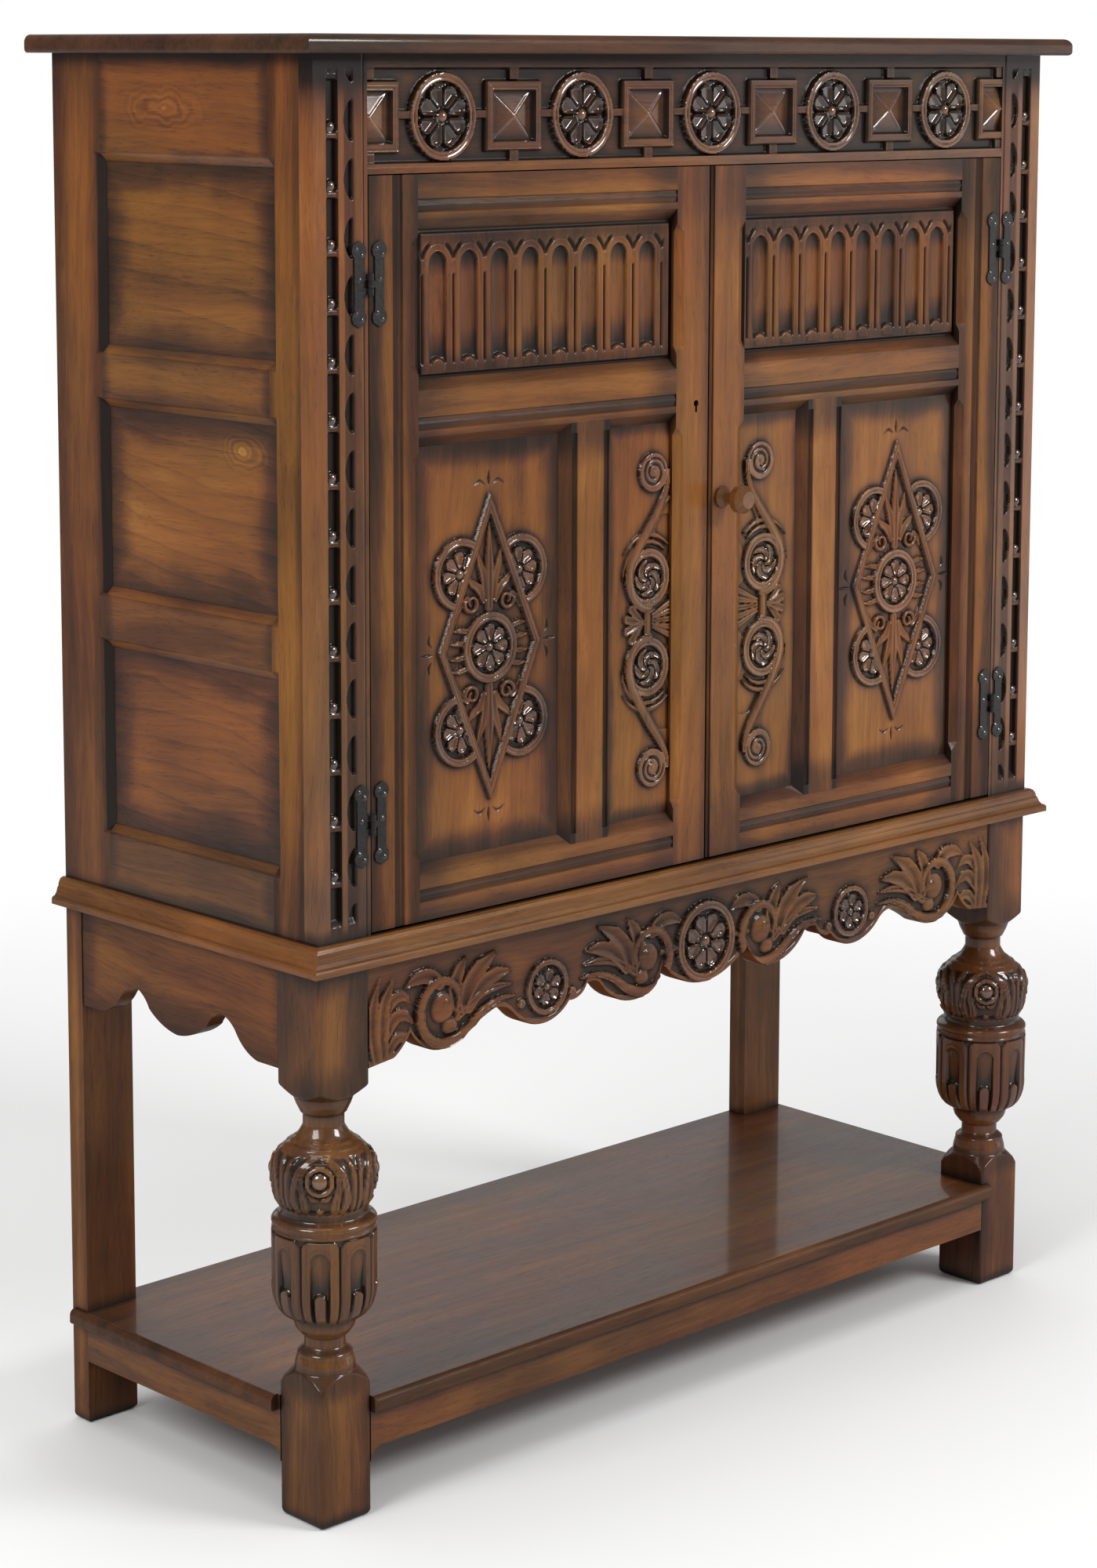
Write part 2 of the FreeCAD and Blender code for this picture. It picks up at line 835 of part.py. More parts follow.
def make_rear_leg():
    leg = box(
        -half_width, -half_width + leg_size, case_depth - rear_leg_depth, case_depth,
        0, stand_height,
    )
    foot = [edge for edge in leg.Edges if edge.BoundBox.ZMax < running_gap]
    return leg.makeFillet(foot_rounding, foot)


# Aprons: shares of half the length from the middle and of the height hanging below the moulding; a
# pair of points is an arc through the first to the second
front_apron_shares = [
    (0.000, 1.000),
    ((0.078, 0.935), (0.138, 0.775)),
    ((0.165, 0.930), (0.223, 1.000)),
    ((0.290, 0.935), (0.333, 0.790)),
    ((0.352, 0.764), (0.372, 0.772)),
    ((0.388, 0.845), (0.424, 0.868)),
    ((0.444, 0.935), (0.500, 1.000)),
    ((0.562, 0.945), (0.592, 0.860)),
    ((0.615, 0.800), (0.643, 0.783)),
    ((0.695, 0.860), (0.742, 0.960)),
    ((0.789, 1.000), (0.840, 0.960)),
    ((0.868, 0.890), (0.885, 0.806)),
    ((0.905, 0.900), (0.928, 0.970)),
    (1.000, 1.000),
]

side_apron_shares = [
    (0.000, 1.000),
    ((0.160, 0.955), (0.294, 0.862)),
    ((0.360, 0.770), (0.439, 0.723)),
    ((0.530, 0.765), (0.600, 0.850)),
    ((0.700, 0.955), (0.800, 1.000)),
    (1.000, 1.000),
]


def apron_edges(middle, half, shares, top, drop):
    # lower edge of an apron from one end to the other, drawn in x and z at y = 0
    def at(share, side):
        return Vector(middle + side * share[0] * half, 0, top - share[1] * drop)
    edges = []
    for side in (-1, 1):
        here = at(shares[0], side)
        for step in shares[1:]:
            if isinstance(step[0], tuple):
                there = at(step[1], side)
                edges.append(Part.Arc(here, at(step[0], side), there).toShape())
            else:
                there = at(step, side)
                edges.append(Part.LineSegment(here, there).toShape())
            here = there
    return edges


def apron_blank(middle, half, shares, y0):
    edges = apron_edges(middle, half, shares, stand_height, apron_height)
    low = stand_height - shares[-1][1] * apron_height
    corners = [
        Vector(middle - half, 0, low), Vector(middle - half, 0, stand_height),
        Vector(middle + half, 0, stand_height), Vector(middle + half, 0, low),
    ]
    for first, second in zip(corners, corners[1:]):
        edges.append(Part.LineSegment(first, second).toShape())
    wire = Part.Wire(Part.__sortEdges__(edges))
    face = Part.Face(wire)
    face.translate(Vector(0, y0, 0))
    return face.extrude(Vector(0, apron_thickness, 0))


def apron_tongue(x0, x1, gap):
    y0 = apron_set_back + (apron_thickness - tenon_thickness) / 2
    return box(
        x0 - gap, x1 + gap, y0 - gap, y0 + tenon_thickness + gap,
        stand_height - apron_tongue_drop - gap, stand_height - moulding_height + gap,
    )


def make_front_apron():
    half = half_width - leg_size
    blank = apron_blank(0, half, front_apron_shares, apron_set_back)
    return joined([
        blank,
        apron_tongue(-half - tenon_length + seat_gap, -half, 0),
        apron_tongue(half, half + tenon_length - seat_gap, 0),
    ])


def apron_mortise():
    edge = -half_width + leg_size
    return apron_tongue(edge - tenon_length, edge + cut_overrun, seat_gap)


def side_apron_span():
    return -case_depth + rear_leg_depth, -leg_size


def make_side_apron():
    x0, x1 = side_apron_span()
    half = (x1 - x0) / 2
    blank = apron_blank((x0 + x1) / 2, half, side_apron_shares, apron_set_back / 2)
    tongue = side_apron_tongue(x1, x1 + tenon_length - seat_gap, 0)
    return to_left_side(joined([blank, tongue]))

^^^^

**EXERCISE BRIEF:**
From the top of the listing above, restate each line word for word up to and including the line with "return leg.makeFillet(foot_rounding, foot)"; add nothing else.

**SOLUTION BELOW:**
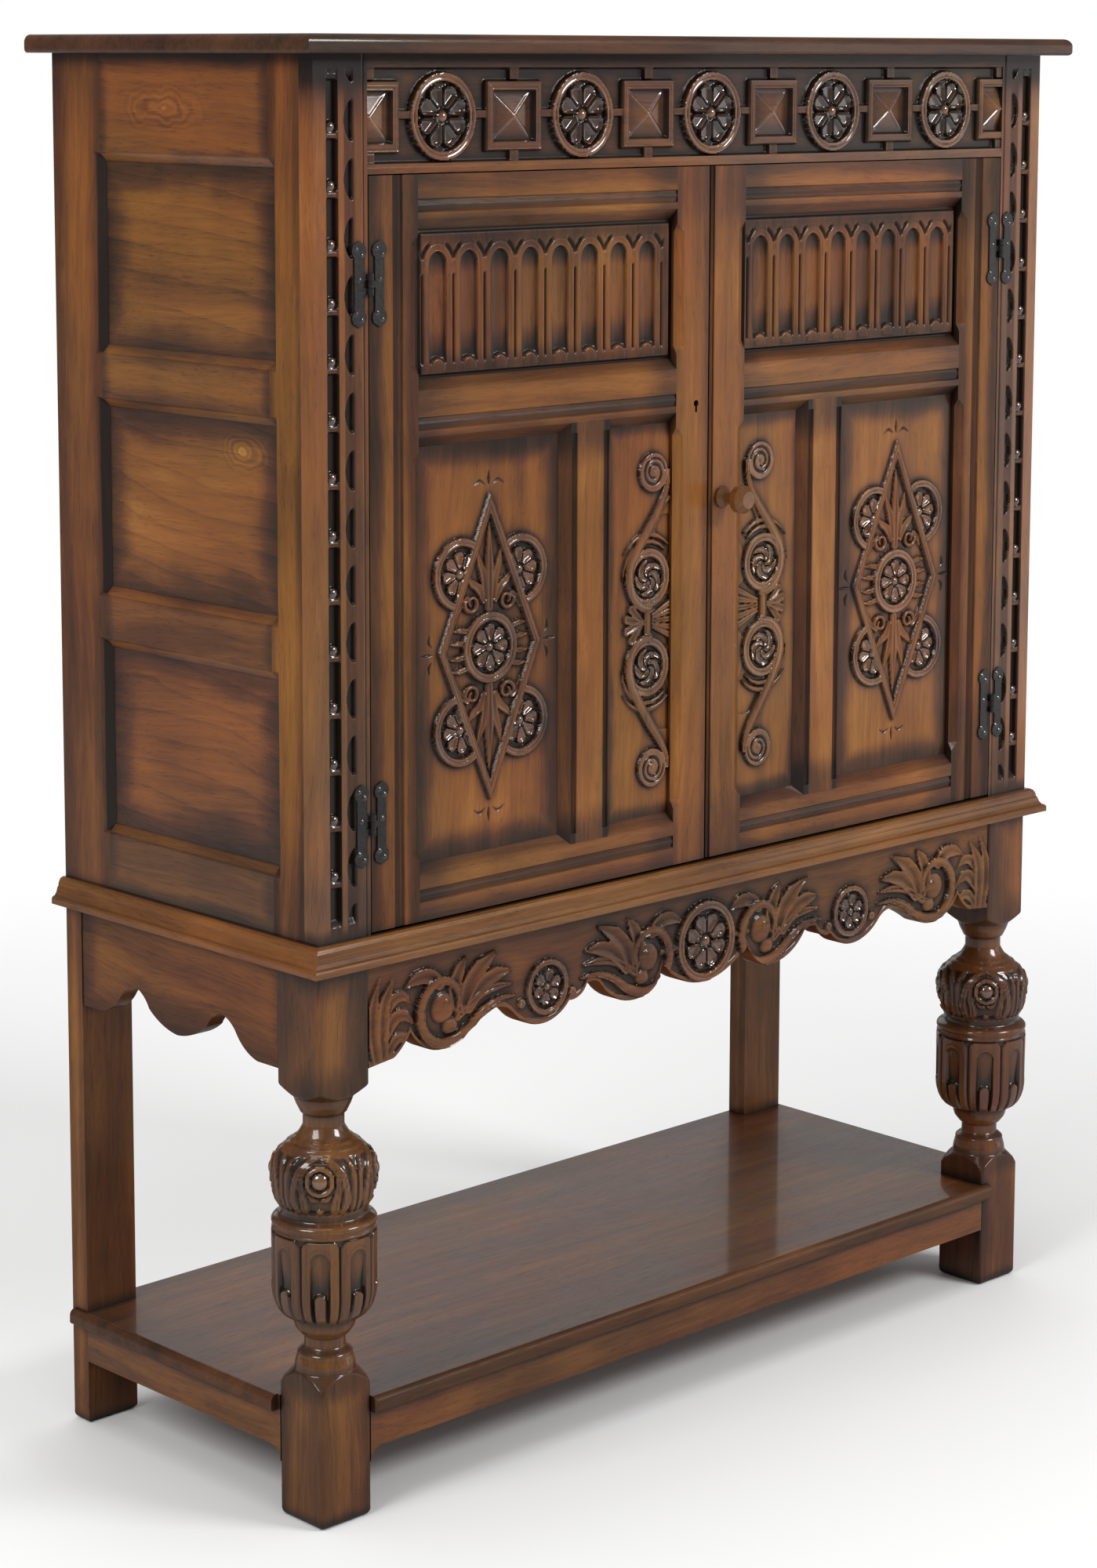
Write part 2 of the FreeCAD and Blender code for this picture. It picks up at line 835 of part.py. More parts follow.
def make_rear_leg():
    leg = box(
        -half_width, -half_width + leg_size, case_depth - rear_leg_depth, case_depth,
        0, stand_height,
    )
    foot = [edge for edge in leg.Edges if edge.BoundBox.ZMax < running_gap]
    return leg.makeFillet(foot_rounding, foot)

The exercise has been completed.